The packager Best Advice Mortgage Centre (BAMC) has called for lenders and packagers to pay for intermediaries to take the necessary exams in order to continue to write business next year.

The company claims mortgage lenders, packagers and mortgage clubs are not doing enough to help intermediaries with the reforms sweeping the industry, and urges the industry to do more to assist brokers and IFAs to gain compulsory qualifications before the deadline at the year end. Failure to do so could result in large numbers of intermediaries being forced out of their jobs next year, with disastrous consequences for some.

Richard Hall, managing director of BAMC, said: ‘Some companies, particularly those that rely on self-employed brokers, could see their sales teams destroyed at a stroke. There are many lenders, packagers and mortgage clubs that fall into this category and I think it is time they acted speedily.’

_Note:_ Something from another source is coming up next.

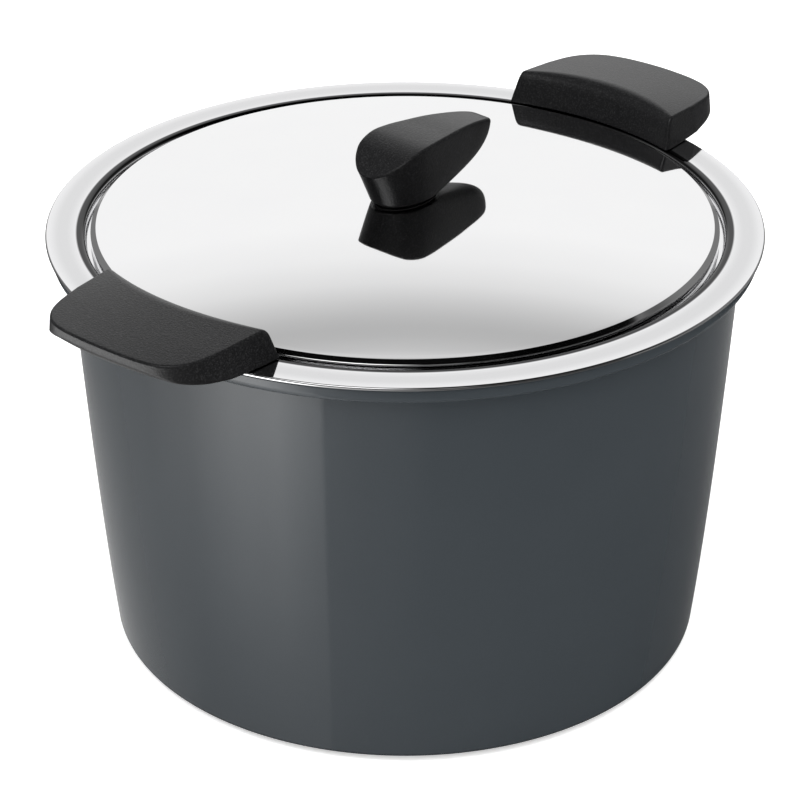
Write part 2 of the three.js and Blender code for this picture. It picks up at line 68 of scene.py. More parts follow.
def linear(shade):
    """A colour written as an sRGB hex value, as the linear values that a shader takes."""
    parts = [int(shade[k : k + 2], 16) / 255 for k in (1, 3, 5)]
    return [c / 12.92 if c <= 0.04045 else ((c + 0.055) / 1.055) ** 2.4 for c in parts] + [1]


def put(tree, kind, inputs=(), **settings):
    """Adds a node with its settings; inputs gives a value or another node's socket by name."""
    made = tree.nodes.new(kind)
    for name, value in settings.items():
        setattr(made, name, value)
    for name, value in dict(inputs).items():
        if isinstance(value, bpy.types.NodeSocket):
            tree.links.new(value, made.inputs[name])
        else:
            made.inputs[name].default_value = value
    return made


def blank(name):
    """A new material with no nodes, and its tree."""
    made = bpy.data.materials.new(name)
    made.use_nodes = True
    made.node_tree.nodes.clear()
    return made, made.node_tree


def melamine_finish():
    """Glossy moulded melamine: even slate grey with a hard shine and a trace of flow marks."""
    made, tree = blank("glossy slate melamine")
    place = put(tree, "ShaderNodeTexCoord").outputs["Object"]
    # resin flow, in patches of about 30 mm, and filler specks of about 0.5 mm
    flow = put(tree, "ShaderNodeTexNoise", {"Vector": place, "Scale": 33, "Detail": 3}).outputs["Fac"]
    speck = put(tree, "ShaderNodeTexNoise", {"Vector": place, "Scale": 2000, "Detail": 1}).outputs["Fac"]
    slate = put(
        tree, "ShaderNodeMix", {0: flow, 6: linear("#373c40"), 7: linear("#3c4145")}, data_type="RGBA"
    ).outputs[2]
    specked = put(
        tree, "ShaderNodeMix", {0: speck, 6: slate, 7: linear("#3e4347")}, data_type="RGBA"
    ).outputs[2]
    shine = put(tree, "ShaderNodeMapRange", {"Value": flow, "To Min": 0.05, "To Max": 0.09}).outputs[0]
    # the skin of the moulding waves by a few micrometres over 6 mm
    peel = put(tree, "ShaderNodeTexNoise", {"Vector": place, "Scale": 165, "Detail": 1}).outputs["Fac"]
    skin = put(tree, "ShaderNodeBump", {"Height": peel, "Strength": 0.12, "Distance": 0.0001}).outputs[0]
    resin = put(
        tree,
        "ShaderNodeBsdfPrincipled",
        {"Base Color": specked, "Roughness": shine, "Normal": skin, "IOR": 1.5},
    ).outputs[0]
    put(tree, "ShaderNodeOutputMaterial", {"Surface": resin})
    return made


def eased(outline, closed=False):
    """Rounds the corners that are given as (r, z, radius); plain points stay. Millimetres."""
    points = [Vector(p[:2]) for p in outline]
    made = []
    for i, corner in enumerate(outline):
        at = points[i]
        back = points[i - 1] - at
        ahead = points[(i + 1) % len(points)] - at
        if len(corner) < 3 or (not closed and i in (0, len(points) - 1)):
            made.append(at)
            continue
        turn = math.pi - back.angle(ahead)
        reach = min(corner[2] * math.tan(turn / 2), 0.45 * back.length, 0.45 * ahead.length)
        back_way, ahead_way = back.normalized(), ahead.normalized()
        radius = reach / math.tan(turn / 2)
        centre = at + (back_way + ahead_way).normalized() * radius / math.cos(turn / 2)
        start, end = at + back_way * reach - centre, at + ahead_way * reach - centre
        # a point on the flat beside each fillet keeps the flat's shading flat
        made.append(centre + start + back_way * min(0.3, 0.1 * back.length))
        steps = max(3, round(math.degrees(turn) / 11))
        for k in range(steps + 1):
            near, far = math.sin(turn * (1 - k / steps)), math.sin(turn * k / steps)
            made.append(centre + (start * near + end * far) / math.sin(turn))
        made.append(centre + end + ahead_way * min(0.3, 0.1 * ahead.length))
    return made + made[:1] if closed else made


def new_tree(name, floats, **sockets):
    """A Geometry Nodes tree with named inputs for its sizes, and the sockets of these."""
    tree = bpy.data.node_groups.new(name, "GeometryNodeTree")
    sockets.update({label: "Float" for label in floats}, Finish="Material")
    for label, kind in sockets.items():
        tree.interface.new_socket(label, in_out="INPUT", socket_type="NodeSocket" + kind)
    tree.interface.new_socket("Piece", in_out="OUTPUT", socket_type="NodeSocketGeometry")
    return tree, put(tree, "NodeGroupInput").outputs


def hand_out(tree, shape, finish):
    """Ends a tree: its shape becomes real mesh in its finish."""
    real = put(tree, "GeometryNodeRealizeInstances", {0: shape}).outputs[0]
    painted = put(tree, "GeometryNodeSetMaterial", {"Geometry": real, "Material": finish})
    put(tree, "NodeGroupOutput", {"Piece": painted.outputs[0]})
    return tree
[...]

The Mortgage Code Compliance Board’s March figures show that less than 40% of intermediaries have passed CeMAP or MAQ exams.

Hall added: ‘What brokers need is encouragement and support, not a host of seminars telling them their world will fall apart if they do not get CeMAP and MAQ. What I am talking about is lenders and packagers paying for their intermediaries to take these exams and providing ongoing support.’

Steve Holt, compliance director at network Homeloan Partnership, does not think paying for intermediaries’ exams is viable. He said: ‘There are 40,000 intermediaries, who is going to pay? I would look more to the lenders offering training courses, rather than paying for the exams.’

He does, however, agree that there is a serious problem: ‘The situation is getting dangerous, we are about to do another seminar and I guarantee that hardly any of our members will have done anything since the last seminar two months ago.

‘Fifteen years ago, the financial services industry went through the same process and the attitude was a lot more progressive. At the end of the day this is someone’s career. As far as this industry is concerned, intermediaries need to wake up to what is happening.’